The result is then again quickly tested.

In [18]:
def standardise(rdd):    
    n_rows = rdd.count()
    col_sum = rdd.map(
        lambda x:
            x[0]
    ).reduce(
        lambda x, y:
            [sum(el) for el in zip(x, y)]
    )
    mean = np.divide(col_sum, n_rows)
    
    variance = rdd.map(
        lambda x: np.square(x[0] - mean)
    ).reduce(
        lambda x, y:
            [sum(el) for el in zip(x, y)]
    )
    std_dev = np.sqrt(np.divide(variance, n_rows))
    
    rdd = rdd.map(
        lambda x: (
            np.divide((x[0] - mean), std_dev),
            x[1]
        )
    )
    
    return rdd

In [19]:
rdd = standardise(rdd)
rdd.take(1)[0][0][56] # test -> -0.008724

-0.00872413388250125

### Training
The training phase follows the typical Logistc Regression fashion, with some adjustments to exploit the Spark parallelisation.  
It is worth noting that the notation is consistent, and in particular:  
* **rdd** is an RDD containing the records on which to train the model;
* **x** is a data point feature array (57 float numbers);  
* **y** is a data point label (integer, either 0 or 1);  
* **b** is the regression bias term (float number);  
* **w** is the regression weights array (57 float numbers);  
* **p** is the predicted class probability for of data point (float number between 0 and 1);

In the first section there are the support functions for the proper training phase.  
* `sigmoid()` simply represents the Sigmoid function;  
* `predict_probability()` calculates and returns the predicted class probability **y** for each record, exploting the `sigmoid()` function;  
* `cross_entropy()` is the Cross Entropy function, utilised to obtain the training error of the model;  
* `gradient()` calculates the gradient for the bias term (**gradient_b**),  the gradient for the weights, in a single array (**gradient_w**), and the sum of the cross entropy error for each record.

In [7]:
def sigmoid(z):
    return 1 / (1 + np.exp(-z))


def predict_probability(x, b, w):
    z = np.dot(x, w) + b
    return sigmoid(z)


def cross_entropy(p, y):    
    if y == 1:
        error_loss = -np.log(p + EPSILON)
    else:
        error_loss = -np.log(1 - p + EPSILON)
    
    return error_loss


def gradient(rdd, b, w):
    gradient_b, gradient_w, error_loss = rdd.map(
        lambda x: (
            x[0],
            x[1],
            predict_probability(x[0], b, w),
        )
    ).map(
        lambda x: (
            x[2] - x[1],
            np.multiply(
                x[2] - x[1],
                x[0]
            ),
            cross_entropy(
                x[2],
                x[1]
            )
        )
    ).reduce(
        lambda x, y: (
            x[0] + y[0],
            [sum(el) for el in zip(x[1], y[1])],
            x[2] + y[2]
        )
    )
    
    return gradient_b, gradient_w, error_loss

The train function considerds the additional parameters:  
* **iterations**, the number of iterations to repeat in the training phase;
* **learning_rate**, the learing rate in the training phase;
* **lambda_reg**, the regularization parameter lambda, used to control the Ridge-like regularization adopted;
* **verbose**, controlling whether or not to stamp additional information.  

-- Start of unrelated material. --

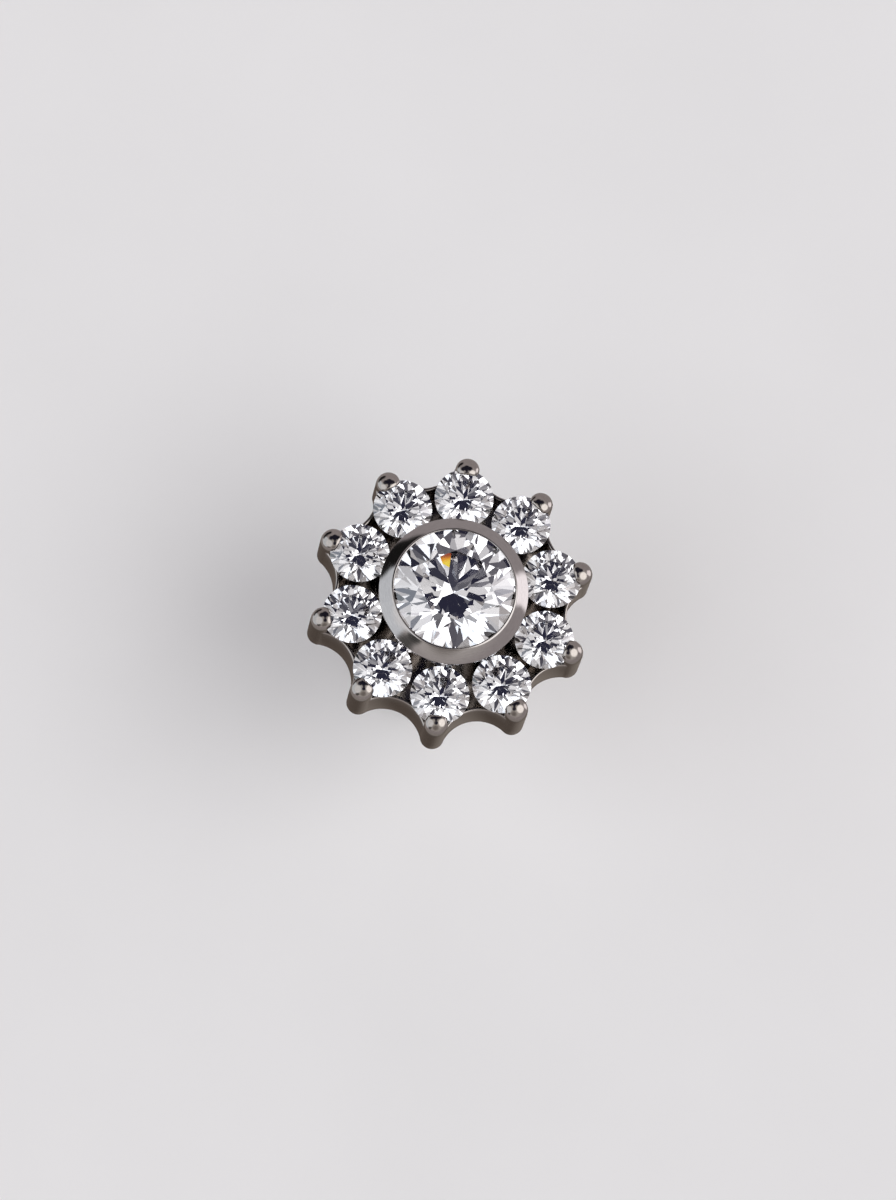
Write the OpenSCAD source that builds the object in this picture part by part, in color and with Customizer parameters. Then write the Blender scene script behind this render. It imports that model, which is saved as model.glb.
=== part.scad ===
// Flower cluster ear stud: a round stone in a sloped bezel, a ring of ten small round stones,
// each held by one outer prong, and a plain post with a flat back disc.
// Millimetres, +Z up. The origin is the middle of the back disc's lower face, on which it stands.

/* [Stones] */
// Diameter of the centre stone
centre_stone_d = 3.12; // [3.04:0.01:3.14]
// Diameter of each small stone
small_stone_d = 1.48; // [1.42:0.01:1.48]
// Table of a stone, corner to corner, as a share of its diameter
table_share = 0.57; // [0.53:0.01:0.62]
// Slope of the crown's main facets, degrees
crown_angle = 34.5; // [32:0.5:36]
// Slope of the pavilion's main facets, degrees
pavilion_angle = 41; // [40:0.5:42]
// Gap between a stone and its seat
seat_gap = 0.015; // [0.01:0.005:0.025]

/* [Flower] */
// Radius of the ring on which the small stones sit
ring_r = 2.55; // [2.53:0.01:2.57]
// Outer radius of a small stone's collet at its rim, which hides under the stone
collet_r = 0.67; // [0.65:0.01:0.68]
// Radius of the circle on which the prongs stand
prong_ring_r = 3.3; // [3.28:0.01:3.33]
// Radius of a prong at its foot, which rounds the points of the flower
prong_foot_r = 0.3; // [0.29:0.01:0.32]
// Radius of a prong where its domed tip begins
prong_tip_r = 0.295; // [0.28:0.005:0.3]
// Height of a prong's domed tip
prong_dome_h = 0.25; // [0.2:0.01:0.27]
// Lean of a prong's upper end over its stone, degrees
prong_lean = 8; // [5:0.5:10]
// Radius of the round cut that ends the prongs just inside the edges of their stones
prong_trim_r = 3.1; // [3.06:0.01:3.14]
// Distance from the middle to the bottom of each scallop between two prongs
scallop_r = 2.92; // [2.9:0.01:2.95]
// Thickness of the outer wall
wall_t = 0.1; // [0.08:0.01:0.14]
// Height of the outer wall
wall_h = 1.35; // [1.25:0.05:1.4]
// Thickness of the back plate
plate_t = 0.3; // [0.25:0.05:0.4]
// Height of the small stones' girdles above the back of the flower
small_girdle_h = 1.6; // [1.55:0.05:1.65]

/* [Bezel] */
// Radius of the bezel's upright wall
bezel_r = 1.83; // [1.81:0.01:1.84]
// Outer radius of the lip
lip_outer_r = 1.87; // [1.86:0.01:1.9]
// Inner radius of the lip
lip_inner_r = 1.5; // [1.48:0.01:1.5]
// Height of the lip's upright outer band
lip_band_h = 0.1; // [0.06:0.01:0.14]
// Height at which the lip's sloped face begins, above the small stones' girdles
lip_low_h = 0.57; // [0.52:0.01:0.6]
// Height of the lip's top above the small stones' girdles
lip_top_h = 0.85; // [0.84:0.01:0.9]
// Height of the centre stone's girdle above the small stones' girdles
centre_girdle_h = 0.72; // [0.7:0.01:0.74]

/* [Post] */
// Diameter of the post, 18 gauge
post_d = 1.0; // [0.8:0.1:1.2]
// Length of the post between the back disc and the flower
post_l = 4.8; // [4.8:0.1:8]
// Diameter of the back disc
disc_d = 3.2; // [3:0.1:5]
// Thickness of the back disc
disc_t = 0.5; // [0.5:0.05:0.8]
// Depth to which the post sits in the back plate
post_seat = 0.15; // [0.1:0.01:0.18]

/* [Hidden] */
$fn = 96;

metal_grey = "#8f8983";
stone_white = "#e4e8ef";

small_count = 10;
step_angle = 360 / small_count;
half_step = step_angle / 2;

// Height above the back of the flower at which a prong begins to lean, and the bands of its dome
prong_bend_h = wall_h + 0.1;
dome_steps = 6;

// Heights above the surface on which the stud stands
back_z = disc_t + post_l;
girdle_z = back_z + small_girdle_h;
centre_girdle_z = girdle_z + centre_girdle_h;

// How far a collet's rim lies below the girdle of its stone, and how much the collet narrows downwards
collet_drop = 0.14;
collet_narrowing = 0.22;
collet_top_h = small_girdle_h - collet_drop;

// A girdle's thickness, and how far the lower halves reach towards the culet, as shares
girdle_share = 0.03;
lower_half_share = 0.77;

// Small allowances: a lip edge's break, a disc edge's break and what one solid sinks into another
lip_edge = 0.04;
disc_edge = 0.08;
sink = 0.05;

// The circle that cuts a scallop passes scallop_r and just bites into the feet of two prongs
scallop_bite = 0.004;
foot_reach = scallop_r - prong_foot_r + scallop_bite;
scallop_centre_r = (pow(prong_ring_r, 2) - pow(foot_reach, 2))
  / (2 * (prong_ring_r * cos(half_step) - foot_reach));
scallop_cut_r = scallop_centre_r - scallop_r;

// How far each stone is turned in its seat, degrees, so that no two neighbours match
centre_turn = 34;
small_turn_step = 17;

function around(r, a, z) = [r * cos(a), r * sin(a), z];

// A round brilliant's main corners, each as its distance from the axis and its height from the girdle
half_facet = 22.5;
function girdle_edge(d) = [d / 2, girdle_share * d / 2];
function crown_h(d, r) = girdle_edge(d).y + (d / 2 - r) * tan(crown_angle);
function pavilion_h(d, r) = girdle_edge(d).y + (d / 2 - r) * tan(pavilion_angle);
function table_corner(d) = [table_share * d / 2, crown_h(d, table_share * d / 2)];
function star_tip(d) =
  let (r = (table_corner(d).x * cos(half_facet) + d / 2) / 2)
  [r, crown_h(d, r * cos(half_facet))];
function lower_tip(d) =
  let (r = (1 - lower_half_share) * d / 2)
  [r, pavilion_h(d, r * cos(half_facet))];

// Round brilliant about its girdle: table, 8 stars, 8 kites, 16 upper halves, girdle,
// 16 lower halves and 8 mains down to a point
module brilliant(d) {
  table = table_corner(d);
  tip = star_tip(d);
  edge = girdle_edge(d);
  low_tip = lower_tip(d);
  star = 8;
  top = 16;
  bottom = 32;
  lower = 48;
  culet = 56;
  points = concat(
    [for (k = [0:7]) around(table.x, 45 * k, table.y)],
    [for (k = [0:7]) around(tip.x, 45 * k + half_facet, tip.y)],
    [for (k = [0:15]) around(edge.x, half_facet * k, edge.y)],
    [for (k = [0:15]) around(edge.x, half_facet * k, -edge.y)],
    [for (k = [0:7]) around(low_tip.x, 45 * k + half_facet, -low_tip.y)],
    [[0, 0, -pavilion_h(d, 0)]]
  );
  faces = concat(
    [[for (k = [7:-1:0]) k]],
    [for (k = [0:7]) [k, (k + 1) % 8, star + k]],
    [for (k = [0:7]) [k, star + k, top + 2 * k, star + (k + 7) % 8]],
    [for (k = [0:7]) [top + 2 * k, star + k, top + 2 * k + 1]],
    [for (k = [0:7]) [top + 2 * k + 1, star + k, top + (2 * k + 2) % 16]],
    [for (k = [0:15]) [bottom + k, top + k, top + (k + 1) % 16, bottom + (k + 1) % 16]],
    [for (k = [0:7]) [bottom + 2 * k, bottom + 2 * k + 1, lower + k]],
    [for (k = [0:7]) [bottom + 2 * k + 1, bottom + (2 * k + 2) % 16, lower + k]],
    [for (k = [0:7]) [culet, lower + (k + 7) % 8, bottom + 2 * k, lower + k]]
  );
  polyhedron(points, faces);
}

// The space a stone takes in the metal: its corners swept round, each moved out by the seat's gap
module seat(d) {
  low_tip = lower_tip(d) + [seat_gap, seat_gap];
  edge = girdle_edge(d) + [seat_gap, seat_gap];
  tip = star_tip(d) + [seat_gap, seat_gap];
  table = table_corner(d) + [seat_gap, seat_gap];
  rotate_extrude()
    polygon([
      [0, -pavilion_h(d, 0) - 2 * seat_gap],
      [low_tip.x, -low_tip.y],
      [edge.x, -edge.y],
      edge,
      tip,
      table,
      [0, table.y],
    ]);
}

// Puts its children at each place of the ring, with the first on +X
module around_ring(r) {
  for (k = [0:small_count - 1])
    rotate(k * step_angle) translate([r, 0]) children();
}

// Outline of the flower with scallops, drawn in by a wall's thickness for the inside
module flower_outline(inset) {
  difference() {
    circle(prong_ring_r + prong_foot_r / 2 - inset);
    rotate(half_step) around_ring(scallop_centre_r) circle(scallop_cut_r + inset);
  }
}

module flower_shell() {
  difference() {
    linear_extrude(wall_h) flower_outline(0);
    translate([0, 0, plate_t]) linear_extrude(wall_h) flower_outline(wall_t);
  }
}

// Collets that narrow downwards, each under one small stone
module collets() {
  around_ring(ring_r)
    translate([0, 0, plate_t - sink])
      cylinder(r1 = collet_r - collet_narrowing, r2 = collet_r, h = collet_top_h - plate_t + sink);
}

// Section of a prong's upper end: straight from the bend, then a low dome
module prong_end() {
  start = small_girdle_h - prong_bend_h;
  step = 90 / dome_steps;
  polygon(concat(
    [[0, -sink], [prong_tip_r, -sink]],
    [for (n = [0:dome_steps - 1])
      [prong_tip_r * cos(n * step), start + prong_dome_h * sin(n * step)]],
    [[0, start + prong_dome_h]]
  ));
}

// Upright prongs whose upper ends lean in, so that each dome reaches over the edge of its stone.
// Above the girdles their inner sides are cut off upright.
module prongs() {
  difference() {
    around_ring(prong_ring_r) {
      cylinder(r = prong_foot_r, h = prong_bend_h);
      translate([0, 0, prong_bend_h]) rotate([0, -prong_lean, 0]) rotate_extrude() prong_end();
    }
    translate([0, 0, small_girdle_h]) cylinder(r = prong_trim_r, h = 2 * prong_dome_h);
  }
}

// Upright wall with a lip: an upright band, a face that slopes in over the centre stone's edge
// and a narrow flat top
module bezel() {
  low = small_girdle_h + lip_low_h;
  high = small_girdle_h + lip_top_h;
  rotate_extrude()
    polygon([
      [0, plate_t - sink],
      [bezel_r, plate_t - sink],
      [bezel_r, low - lip_band_h - lip_edge],
      [lip_outer_r, low - lip_band_h],
      [lip_outer_r, low],
      [lip_inner_r + 2 * lip_edge, high - lip_edge / 2],
      [lip_inner_r + lip_edge, high],
      [0, high],
    ]);
}

module setting() {
  color(metal_grey)
    difference() {
      translate([0, 0, back_z]) {
        flower_shell();
        collets();
        prongs();
        bezel();
      }
      around_ring(ring_r) translate([0, 0, girdle_z]) seat(small_stone_d);
      translate([0, 0, centre_girdle_z]) seat(centre_stone_d);
      translate([0, 0, centre_girdle_z]) cylinder(r = lip_inner_r, h = lip_top_h);
      translate([0, 0, back_z - sink]) cylinder(d = post_d + 2 * seat_gap, h = post_seat + sink);
    }
}

module post() {
  r = post_d / 2;
  disc_r = disc_d / 2;
  top = back_z + post_seat - seat_gap;
  color(metal_grey)
    rotate_extrude()
      polygon([
        [0, 0],
        [disc_r - disc_edge, 0],
        [disc_r, disc_edge],
        [disc_r, disc_t - disc_edge],
        [disc_r - disc_edge, disc_t],
        [r, disc_t],
        [r, top],
        [0, top],
      ]);
}

module centre_stone() {
  color(stone_white) translate([0, 0, centre_girdle_z]) rotate(centre_turn) brilliant(centre_stone_d);
}

// One small stone, counted from 1 on +X towards +Y
module small_stone(number) {
  place = number - 1;
  color(stone_white)
    rotate(place * step_angle)
      translate([ring_r, 0, girdle_z])
        rotate(place * small_turn_step)
          brilliant(small_stone_d);
}

setting();
post();
centre_stone();
small_stone(1);  // stone_01
small_stone(2);  // stone_02
small_stone(3);  // stone_03
small_stone(4);  // stone_04
small_stone(5);  // stone_05
small_stone(6);  // stone_06
small_stone(7);  // stone_07
small_stone(8);  // stone_08
small_stone(9);  // stone_09
small_stone(10);  // stone_10
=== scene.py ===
"""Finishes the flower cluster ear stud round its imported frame: metal, stones, studio and camera.

Sizes are in millimetres, as in the part's own source, and become metres where a mesh is made.
"""
from math import acos, cos, pi, radians, sin, tan

import bmesh
import bpy
from mathutils import Matrix, Vector


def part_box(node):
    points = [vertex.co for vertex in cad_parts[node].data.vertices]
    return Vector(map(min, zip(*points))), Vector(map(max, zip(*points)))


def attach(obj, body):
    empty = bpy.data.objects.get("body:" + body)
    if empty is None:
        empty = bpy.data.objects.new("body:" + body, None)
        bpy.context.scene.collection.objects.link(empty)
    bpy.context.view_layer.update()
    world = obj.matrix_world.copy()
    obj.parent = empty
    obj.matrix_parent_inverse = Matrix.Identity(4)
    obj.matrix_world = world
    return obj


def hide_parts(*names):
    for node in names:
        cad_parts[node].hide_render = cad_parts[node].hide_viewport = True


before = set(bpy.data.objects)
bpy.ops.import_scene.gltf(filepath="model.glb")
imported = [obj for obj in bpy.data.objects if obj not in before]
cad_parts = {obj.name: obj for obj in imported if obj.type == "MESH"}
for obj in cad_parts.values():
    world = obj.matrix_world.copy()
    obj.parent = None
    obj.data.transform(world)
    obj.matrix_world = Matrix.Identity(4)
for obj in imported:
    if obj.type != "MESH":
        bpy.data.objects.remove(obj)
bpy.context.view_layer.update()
MM = 0.001

# Stones: shares are of a stone's radius, and the girdle's share is half its height. Each small
# stone is turned a step further in its seat than the one before.
CENTRE_STONE_D = 3.12
SMALL_STONE_D = 1.48
SMALL_COUNT = 10
TABLE_SHARE = 0.57
CROWN_ANGLE = radians(34.5)
PAVILION_ANGLE = radians(41)
GIRDLE_SHARE = 0.03
LOWER_HALF_SHARE = 0.77
CENTRE_TURN = radians(34)
SMALL_TURN_STEP = radians(17)
SEAT_GAP = 0.015
CENTRE_SIDES = 128
SMALL_SIDES = 96
SEAT_SIDES = 128

# Flower: heights are above its back
RING_R = 2.55
COLLET_R = 0.67
COLLET_NARROWING = 0.22
COLLET_EASE = 0.01
COLLET_SIDES = 96
PRONG_RING_R = 3.3
PRONG_FOOT_R = 0.3
PRONG_TOP_H = 1.86
PRONG_TRIM = 0.2
# The claw's tip is an egg, set a little towards its stone. Its skin is found from a point inside it.
DOME_SHIFT = 0.08
DOME_HALF_W = 0.46
DOME_HALF_H = 0.5
CLAW_CORE = (-0.02, 1.3)
CLAW_BLEND = 12
CLAW_STEPS = 32
CLAW_SIDES = 64
# How near to the axis a scallop comes, and how far its arc bites into a prong's foot
SCALLOP_R = 2.92
SCALLOP_BITE = 0.004
WALL_T = 0.1
WALL_H = 1.35
PLATE_T = 0.3
BACK_EASE = 0.06
RIM_EASE = 0.04
PLATE_EASE = 0.03
SMALL_GIRDLE_H = 1.6
COLLET_DROP = 0.14
COLLET_TOP_H = SMALL_GIRDLE_H - COLLET_DROP

# Bezel and its sloped lip
BEZEL_R = 1.83
BEZEL_SIDES = 256
LIP_OUTER_R = 1.87
LIP_INNER_R = 1.5
LIP_BAND_H = 0.1
LIP_BAND_EASE = 0.015
LIP_UNDERCUT_H = 0.04
LIP_UNDERCUT_EASE = 0.02
LIP_TOP_W = 0.06
LIP_TOP_EASE = 0.1
LIP_DOME = 0.005
LIP_DOME_R = 3
LIP_INNER_EASE = 0.045
BEZEL_REACH = LIP_OUTER_R + 0.005
LIP_LOW_H = SMALL_GIRDLE_H + 0.57
LIP_TOP_H = SMALL_GIRDLE_H + 0.85
CENTRE_GIRDLE_H = SMALL_GIRDLE_H + 0.72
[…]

The training phase proceeds inside the main iteration loop by calculating each time the gradient for the bias **b** and the weights **w**, applying the gradient descent technique with appropriate regularization, and recording the total loss (cross-entropy loss **err_loss** plus regularization loss **reg_loss**).  
At the end of the training phase the function returns the trained bias and weights, as well as the array **loss_history** containing the records of the total loss during the whole process.

In [8]:
def train(rdd, iterations=None, learning_rate=None, 
          lambda_reg=None, verbose=None):
    n_rows = rdd.count()
    n_features = len(rdd.first()[0])
    b = 0
    w = np.zeros(n_features)
    
    if iterations == None:
        iterations = 10
    if learning_rate == None:
        learning_rate = 10
    if lambda_reg == None:
        lambda_reg = 1
    if verbose == None:
        verbose = True
    
    loss_history = []
    start_time = time.time()
    
    for it in range(iterations):
        gradient_b, gradient_w, err_loss = gradient(rdd, b, w)
        
        reg_loss = lambda_reg * np.sum(np.square(w)) / 2
        regularization = lambda_reg * w
        
        b -= learning_rate * gradient_b / n_rows
        w -= learning_rate * (gradient_w + regularization) / n_rows
        
        total_loss = (err_loss + reg_loss) / n_rows
        loss_history.append(total_loss)
        
        if verbose and it % (iterations / 5) == 0:
            print("It. %4d\t|\tLoss: %0.4f\t|\tTime: %0.2f s" %  
                  (it, total_loss, (time.time() - start_time)))
    if verbose:
        total_time = time.time() - start_time
        print('\nTotal time: %0.2f s\nIters frequency: %0.2f Hz' % 
              (total_time, iterations / total_time))
    
    return b, w, loss_history

### Performance Evaluation
The evaluation is entirely managed by the follwing two functions, following the usual parameter naming conventions.  
* `classify()` is a support function that returns wether a data point has been classified as a _True Positve_ (**tp**), a _True Negative_ (**tn**), a _False Negative_ (**fn**) or a _False Positve_ (**fp**);  
* `evaluate()` computes the traditional evaluation metric for classification, and in particular the **Accuracy**, **Precision**, **Recall**, **Specificity**, **F1-Score**, final **Cost Error**, area under the ROC curve (**AUC**) and precision-recall score (**P-R Score**), and returns them packed in a dictionary. If the parameter **plot** is positively flagged, the two plots of the ROC and precision-recall curves are displayed.

In [9]:
def classify(p, y, threshold=0.5):
    if (p >= threshold) == y:
        return 'tp' if y==1 else 'tn'
    else:
        return 'fn' if y==1 else 'fp'
            
        
def evaluate(rdd, b, w, loss_history=[None], plot=True):
    
    rdd_pred = rdd.map(
        lambda x: (
            predict_probability(x[0], b, w),
            x[1]
        )
    )
    
    predictions = rdd_pred.map(
        lambda x:
            x[0]
    ).collect()
    
    corrects = rdd_pred.map(
        lambda x:
            x[1]
    ).collect()
    
    c_m = rdd_pred.map(
        lambda x: (
            classify(x[0], x[1]),
            1
        )
    ).reduceByKey(
        lambda x, y:
            x+y
    )
    c_m = dict(c_m.collect())
    
    roc1, roc2, _ = roc_curve(corrects, predictions)
    
    results = {}
    
    results['Confusion Matrix'] = c_m
    
    results['Accuracy'] = (c_m['tp'] + c_m['tn']) \
        / (c_m['tp'] + c_m['tn'] + c_m['fp'] + c_m['fn'])
    
    results['Precision'] = c_m['tp'] / (c_m['tp'] + c_m['fp'])
    
    results['Recall'] = c_m['tp'] / (c_m['tp'] + c_m['fn'])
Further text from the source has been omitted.